Wind power beats pretty scenery
Imagine the smug feelings that have come over me now that the digger in my frozen 40-acre field has begun preparing the groundwork for the micro-turbine shortly to be erected on my small farm.
Of course energy security should trump pretty scenery, as Francis Roads states in his letter (25 March). It has, however, taken 10 years for me to obtain planning permission in this Area of Outstanding Natural Beauty, where, if good sense were to prevail, every farm with wind to spare should have a turbine to make at least some contribution to our fragile energy supply.
P A Reid
Francis Roads misses the point in arguing that the threat of gas rationing will convince rural Nimbys of the need for wind turbines. In truly rural areas where a wind turbine might be sited, there is no gas supply and power cuts are considered a normal part of life.
No Tory whip at the BBC
Chris Bryant’s comment that “it’s odd enough for the Chairman of the BBC Trust, Chris Patten, to be a lord and take the Conservative party whip” (Voices, 23 March) is wrong.

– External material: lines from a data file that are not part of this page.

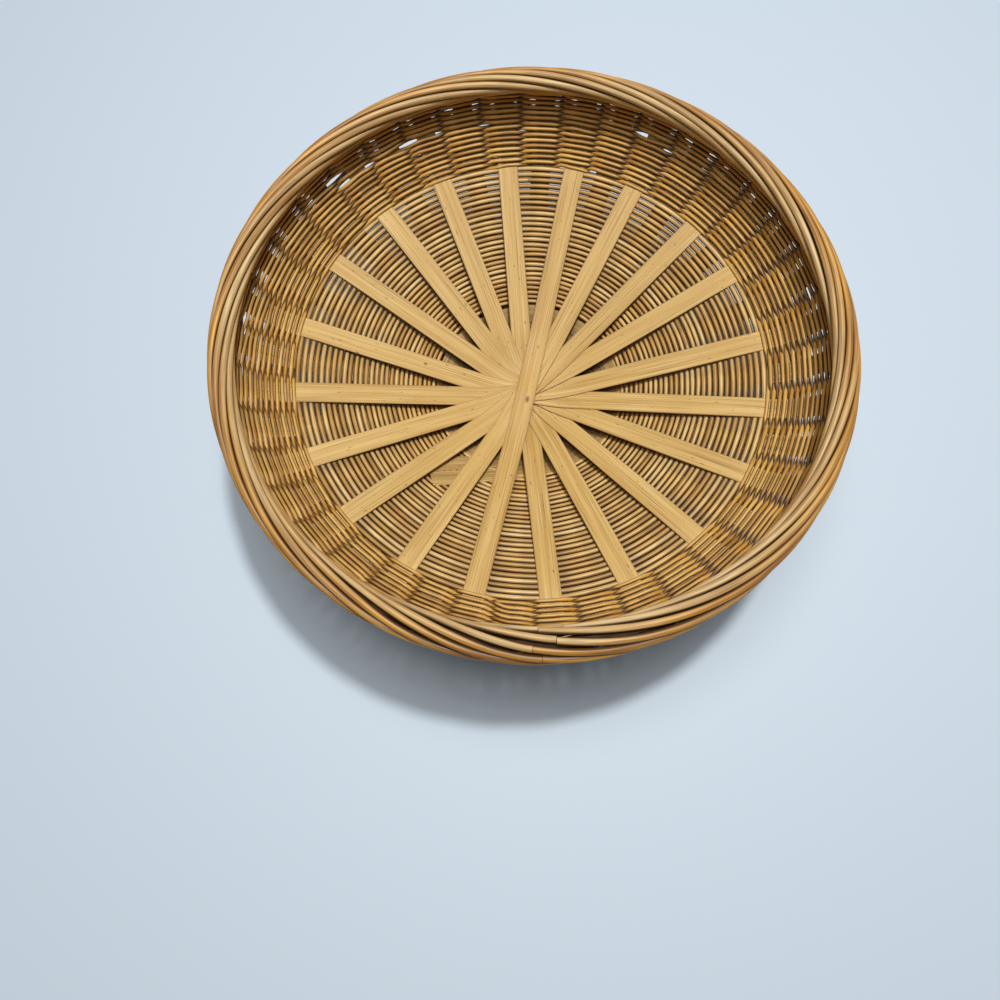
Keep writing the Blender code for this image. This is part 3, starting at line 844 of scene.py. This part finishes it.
bpy.ops.mesh.primitive_plane_add(size=room["tableSize"], location=(0, 0, room["tableHeight"]))
table = bpy.context.object
table.name = "tableTop"
paint = {"Base Color": linear(room["tableColour"]), "Roughness": room["tableRoughness"]}
table.data.materials.append(newMaterial("paintedTable", paint)[0])

world = bpy.data.worlds.new("softRoom")
world.use_nodes = True
bpy.context.scene.world = world
tree = world.node_tree
sky = tree.nodes["Background"]
sky.inputs["Color"].default_value = linear(room["skyColour"])
rays = addNode(tree, "ShaderNodeLightPath", {}).outputs
gloss = {0: rays["Is Glossy Ray"], 1: room["skyMirrored"]}
gloss = addNode(tree, "ShaderNodeMath", gloss, operation="MULTIPLY").outputs[0]
seen = addNode(tree, "ShaderNodeMath", {0: rays["Is Camera Ray"], 1: gloss}, operation="MAXIMUM").outputs[0]
seen = addNode(tree, "ShaderNodeMath", {0: seen, 1: rays["Is Transmission Ray"]}, operation="MAXIMUM")
strength = addNode(tree, "ShaderNodeMapRange",
                   {"Value": seen.outputs[0], "To Min": room["skyLight"], "To Max": room["skySeen"]})
tree.links.new(strength.outputs[0], sky.inputs["Strength"])

for name, place, size, power in room["lamps"]:
    bpy.ops.object.light_add(type="AREA", location=place)
    lamp = bpy.context.object
    lamp.name = name
    lamp.data.shape = "DISK"
    lamp.data.size = size
    lamp.data.energy = power
    lamp.rotation_euler = (Vector(room["target"]) - Vector(place)).to_track_quat("-Z", "Y").to_euler()
print("table and lamps placed")

# From the photograph: the lens sees 66.7 degrees, and the camera leans 15 degrees from straight down
view = {
    "sensor": 36,
    "lens": 27.36,
    "nearest": .01,
    "place": (-.01458, -.16700, .40650),
    "right": (.99983, -.01622, -.00926),
    "up": (.01809, .96410, .26491),
}

bpy.ops.object.camera_add()
camera = bpy.context.object
camera.data.sensor_width, camera.data.lens = view["sensor"], view["lens"]
camera.data.clip_start = view["nearest"]
right, up = Vector(view["right"]), Vector(view["up"])
turned = Matrix((right, up, right.cross(up))).transposed().to_4x4()
camera.matrix_world = Matrix.Translation(view["place"]) @ turned
bpy.context.scene.camera = camera
bpy.context.scene.view_settings.view_transform = "Standard"
print("camera set")
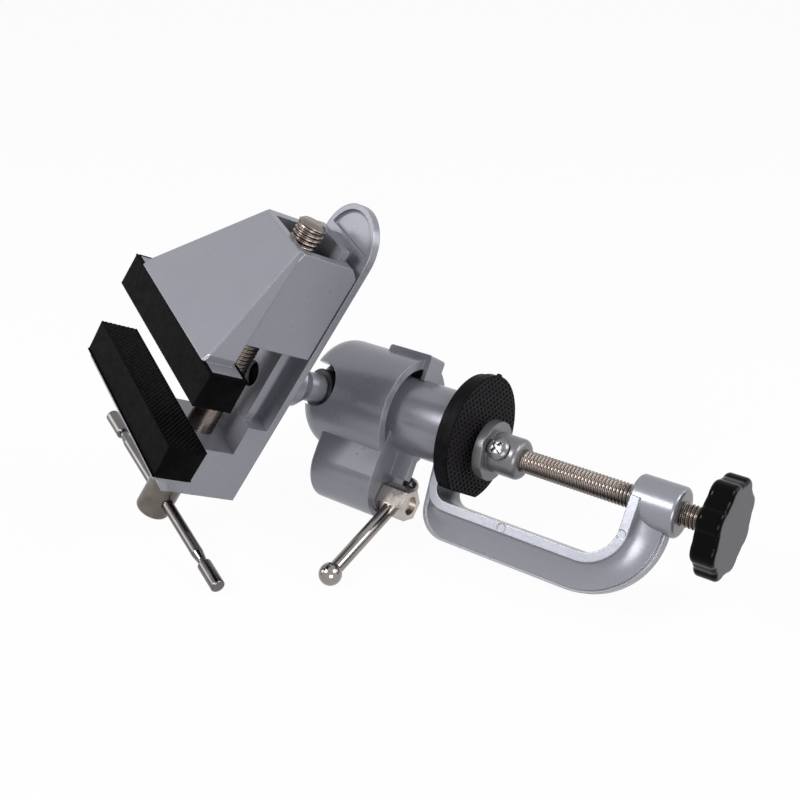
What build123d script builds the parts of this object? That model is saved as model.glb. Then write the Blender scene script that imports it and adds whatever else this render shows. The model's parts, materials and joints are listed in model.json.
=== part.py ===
from build123d import *
import os
from math import cos, radians, sin

# A small swivel vise on a bench clamp. Lengths in millimetres, angles in degrees.
# The origin is the middle of the bench pad's lower face, on the axis of the post.
# +Z runs up the post to the ball, and +X runs from the clamp's spine over the bench.

# Fits that several pieces share
overrun = 1.0
running_fit = 0.05
press_fit = 0.01
part_gap = 0.3

# Clamp frame
post_radius = 13.5
throat_height = 60.0
spine_inner_x = -24.6
spine_depth = 13.2
arm_top_at_spine = 11.0
arm_top_at_post = 15.2
lower_arm_depth = 12.6
throat_top_radius = 5.0
throat_bottom_radius = 11.0
back_top_radius = 11.0
back_bottom_radius = 26.0
web_width = 6.4
web_cove = 2.2
web_cove_slope = 45.0
inner_flange_width = 18.0
inner_flange_thickness = 3.2
rim_width = 4.4
rim_thickness = 1.0
boss_radius = 8.5
boss_rise = 1.0
boss_drop = 15.0
boss_edge_radius = 1.4
lug_thickness = 6.5
lug_end_radius = 11.2
lug_web_width = 3.0
lug_web_drop = 6.9
lug_web_reach = 9.2
mark_radius = 1.5
mark_depth = 0.25
mark_height = -21.8
low_mark_height = -61.1
low_mark_x = -15.2

# Bench pad
pad_radius = 22.4
pad_thickness = 5.9
pad_front_thickness = 3.1
pad_step = 0.7
pad_flat = 20.2
pad_peg_radius = 9.0
pad_peg_depth = 2.8
pad_pip_radius = 1.1
pad_pip_height = 0.8

# Clamp screw and foot
clamp_screw_x = -2.7
clamp_screw_radius = 4.0
foot_opening = 3.3
foot_flange_radius = 10.5
foot_flange_thickness = 3.5
foot_height = 14.7
foot_boss_radius = 7.2
foot_end_radius = 2.2
foot_bore_depth = 10.4
spindle_radius = 3.6
spindle_groove_radius = 2.2
foot_screw_drop = 10.5
foot_screw_azimuth = -82.0
foot_screw_tip_radius = 1.4
foot_screw_head_radius = 4.0
foot_screw_head_height = 2.4
foot_screw_flat = 6.6

# Knob
knob_top = 8.8
knob_thickness = 8.1
knob_radius = 16.8
knob_valley_radius = 15.4
knob_lobe_radius = 5.2
knob_lobes = 8
knob_edge_radius = 1.6
insert_radius = 6.5
insert_length = 6.0

# Ball joint
ball_radius = 15.0
cup_drop = 8.0
cap_radius = 20.6
cap_rise = 16.2
cap_dome_radius = 27.0
cap_corner_radius = 8.5
cap_bore_radius = 17.2
cap_skirt = 26.0
cap_seat_drop = 2.0
cap_slot_half_width = 8.2
cap_slot_tilt = 76.5
lobe_centre_x = -25.0
lobe_radius = 13.5
lobe_wall = 1.8
lobe_rise = 0.8
lobe_roof = 9.8
lobe_edge_radius = 1.6
tab_half_width = 5.0
tab_outer_x = 22.3
tab_height = 18.3
tab_drop = 28.5
tab_edge_radius = 1.2
hook_thickness = 1.7
hook_notch_depth = 0.8
hook_gap_x = 15.3

# Lock screw and lever
lock_x = -30.5
lock_screw_radius = 3.0
lock_screw_length = 23.0
lock_head_flats = 10.4
lock_head_reach = 11.3
lock_head_clearance = 7.0
lug_drop = 25.7
lock_head_recess_radius = 3.4
lock_head_recess_depth = 1.4
lever_azimuth = -138.1
lever_drop = 31.0
lever_radius = 2.5
lever_tenon_radius = 1.8
lever_long_reach = 39.4
lever_short_reach = 8.7
lever_large_ball_radius = 4.0
lever_small_ball_radius = 3.0

# Head: the bed and its neck. The head's X runs along the lead screw away from the
# fixed jaw and its Z runs out of the ball along the neck.
head_azimuth = -96.0
head_tilt = 72.7
head_spin = 66.1
bed_lift = 37.6
neck_radius = 5.3
neck_root = 6.3
flare_start = 24.5
flare_end = 29.0
flare_radius = 8.3
flange_start = 33.0
flange_radius = 11.0
bed_half_width = 14.65
plate_thickness = 2.6
bed_front_x = -43.7
pedestal_back_x = -24.5
deck_front_x = -13.0
deck_end_x = 56.5
deck_top = 10.0
deck_half_width = 9.8
deck_flange = 3.0
stem_half_width = 4.9
base_top = 10.3
tail_centre_x = 54.4
tail_rim = 2.0
tail_floor = 1.2
tail_hollow_radius = 1.2
tail_gap = 1.0
pedestal_top = 29.4
gusset_top = 46.4
gusset_half_width = 24.0
floor_hole_radius = 4.65
floor_hole_depth = 5.0
ball_screw_radius = 2.5
ball_screw_head_radius = 4.2
ball_screw_head_height = 2.9
ball_screw_depth = 4.0

# Jaws and their rubber caps
jaw_half_width = 35.4
cap_low = 35.9
cap_high = 49.9
cap_wall = 1.5
fixed_grip_x = -12.0
moving_grip_x = 3.5
cap_depth = 12.3
cap_edge_radius = 0.5
jaw_ridge_radius = 0.8
jaw_front_x = 17.5
jaw_back_x = 53.0
jaw_wall_bottom = 3.3
jaw_wall = 3.5
jaw_bar_back_x = 18.2
jaw_bar_half_width = 28.4
jaw_bar_bottom = 38.8
jaw_tail_top = 27.6
jaw_tail_bottom = 25.8
jaw_tail_half_width = 13.3
jaw_roof = 3.0
jaw_front_wall = 4.5
jaw_chamfer = 3.0
nut_radius = 6.8
nut_flange_radius = 7.7
nut_flange = 2.0
nut_length = 12.0
nut_housing_wall = 3.0

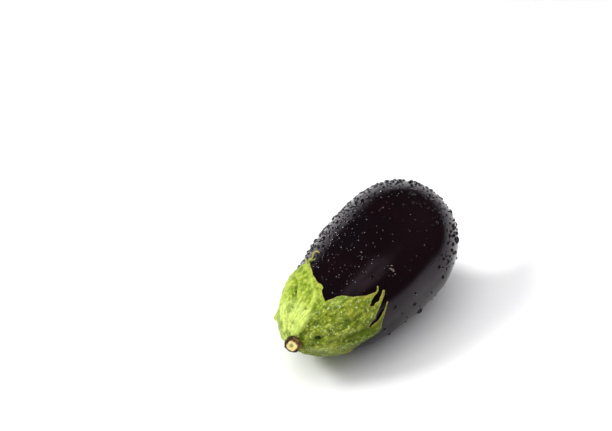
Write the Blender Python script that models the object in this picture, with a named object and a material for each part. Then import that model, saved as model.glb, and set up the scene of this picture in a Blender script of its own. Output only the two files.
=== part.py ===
"""An eggplant lying on its side: the fruit, the leafy calyx over its stem end, and the cut stem.

The fruit's long axis is +X, from the stem end to the blossom end. Its belly has a small flat spot at z = 0,
and the origin is the bottom centre of the whole object's box.
"""
import math

import bmesh
import bpy
import numpy as np

# Driving dimensions, in metres and degrees.
MAX_RADIUS = 0.0430
STEM_SIDE = 0.1060
BLOSSOM_SIDE = 0.0462
STEM_SIDE_SHAPE = (2.09, 1.98)
BLOSSOM_SIDE_SHAPE = (1.62, 2.72)
BELLY_BOW = 0.0029
NECK_START = 0.50
NECK_RISE = 0.0042
NECK_ASIDE = 0.0018
TILT_DEG = 4.0
FLAT_DEPTH = 0.0014
SCAR_DEPTH = 0.0006
GAP = 0.0003

# The calyx: each lobe is (angle of its tip, reach along the fruit), each notch the same between two lobes.
# Angles go round the long axis from +Y, through the top at 90 degrees. Reach is from the fruit's stem end.
LOBES = ((58, 0.0415), (141, 0.0550), (176, 0.0450), (252, 0.0380), (318, 0.0400))
NOTCHES = ((109, 0.0225), (162, 0.0350), (218, 0.0240), (285, 0.0190), (368, 0.0190))
LOBE_POWER = 0.80
EDGE_THICKNESS = 0.0010
BODY_THICKNESS = 0.0019
THICKNESS_FADE = 4.0
RIDGE_HEIGHT = 0.0010
COLLAR_SHARE = 0.3

# The stem: a short stub that leans aside and up, cut on the slant.
STEM_RADIUS = 0.0052
STEM_FOOT_ANGLE = 176
STEM_FOOT_DISTANCE = 0.0034
STEM_LEAN = (-0.714, -0.408, 0.568)
STEM_LENGTH = 0.0069
CUT_NORMAL = (-0.78, -0.40, 0.48)
HEART_RADIUS = 0.0037
HEART_DEPTH = 0.0003
HEART_TAPER = 0.8

# Mesh steps, and how finely the form is sampled.
ROUND_STEPS = 64
FRUIT_RINGS = 34
CALYX_STEPS = 90
CALYX_RINGS = 9
STEM_STEPS = 28
STEM_RINGS = 5
PROFILE_SAMPLES = 2001
SLOPE_STEP = 1e-5
SLICE_TOLERANCE = 1e-7
SHARP_ANGLE_DEG = 40
HOLE_SEARCH = 0.016


def clear_scene():
    for thing in list(bpy.data.objects):
        bpy.data.objects.remove(thing, do_unlink=True)


def material(name, colour, roughness):
    """A Principled material of one colour."""
    skin = bpy.data.materials.new(name)
    skin.use_nodes = True
    shader = skin.node_tree.nodes["Principled BSDF"]
    shader.inputs["Base Color"].default_value = (*colour, 1.0)
    shader.inputs["Roughness"].default_value = roughness
    shader.inputs["Metallic"].default_value = 0.0
    return skin


def add_object(name, bm, skin):
    """Turn a bmesh into a named, smooth shaded object with its faces pointing out."""
    bmesh.ops.recalc_face_normals(bm, faces=bm.faces)
    mesh = bpy.data.meshes.new(name)
    bm.to_mesh(mesh)
    bm.free()
    mesh.shade_smooth()
    mesh.set_sharp_from_angle(angle=math.radians(SHARP_ANGLE_DEG))
    mesh.materials.append(skin)
    thing = bpy.data.objects.new(name, mesh)
    bpy.context.collection.objects.link(thing)
    return thing


# ---- the fruit's form -------------------------------------------------------------------------------------


def fruit_radius(x):
    """Radius of the fruit at x: R * (1 - u^m)^(1/n), with u the share of the way to that end."""
    u = np.clip(np.where(x < 0, -x / STEM_SIDE, x / BLOSSOM_SIDE), 0.0, 1.0)
    m = np.where(x < 0, STEM_SIDE_SHAPE[0], BLOSSOM_SIDE_SHAPE[0])
    n = np.where(x < 0, STEM_SIDE_SHAPE[1], BLOSSOM_SIDE_SHAPE[1])
    return MAX_RADIUS * (1.0 - u ** m) ** (1.0 / n)


def centre_line(x):
    """Sideways and upward shift of the axis at x: the belly bows to -Y and the neck rises."""
    middle = (BLOSSOM_SIDE - STEM_SIDE) / 2
    half = (BLOSSOM_SIDE + STEM_SIDE) / 2
    neck = np.clip((-x / STEM_SIDE - NECK_START) / (1 - NECK_START), 0.0, 1.0) ** 2
    bow = 1.0 - ((x - middle) / half) ** 2
    return -BELLY_BOW * bow + NECK_ASIDE * neck, NECK_RISE * neck


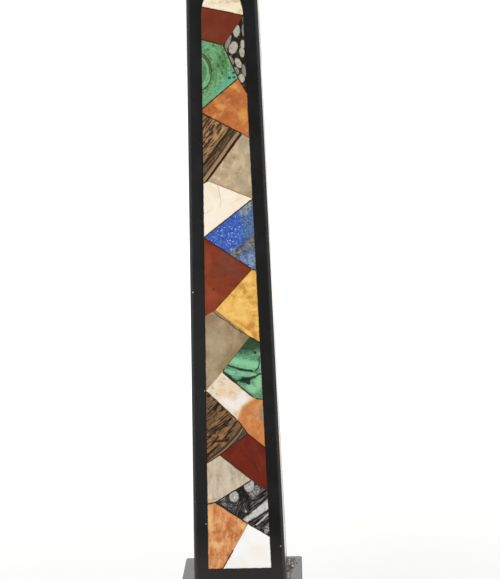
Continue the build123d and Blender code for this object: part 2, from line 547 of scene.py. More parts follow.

I resigned the Conservative party whip upon taking up the role of BBC Trust Chairman nearly two years ago. I felt it important to set the record straight on this small, but significant, point.
Chairman, BBC Trust
At last we have found the cause of all our national problems of recent years. Judging by the current frenzy of activity around immigration, it would appear that foreign people coming here to live and work are the cause of everything. Once we enact all the half-baked laws being proposed to limit immigration, we will be saved.
I notice the BBC is blaming the recent spate of bad weather on high pressure coming in from Europe. Nigel Farage must be rubbing his hands in glee.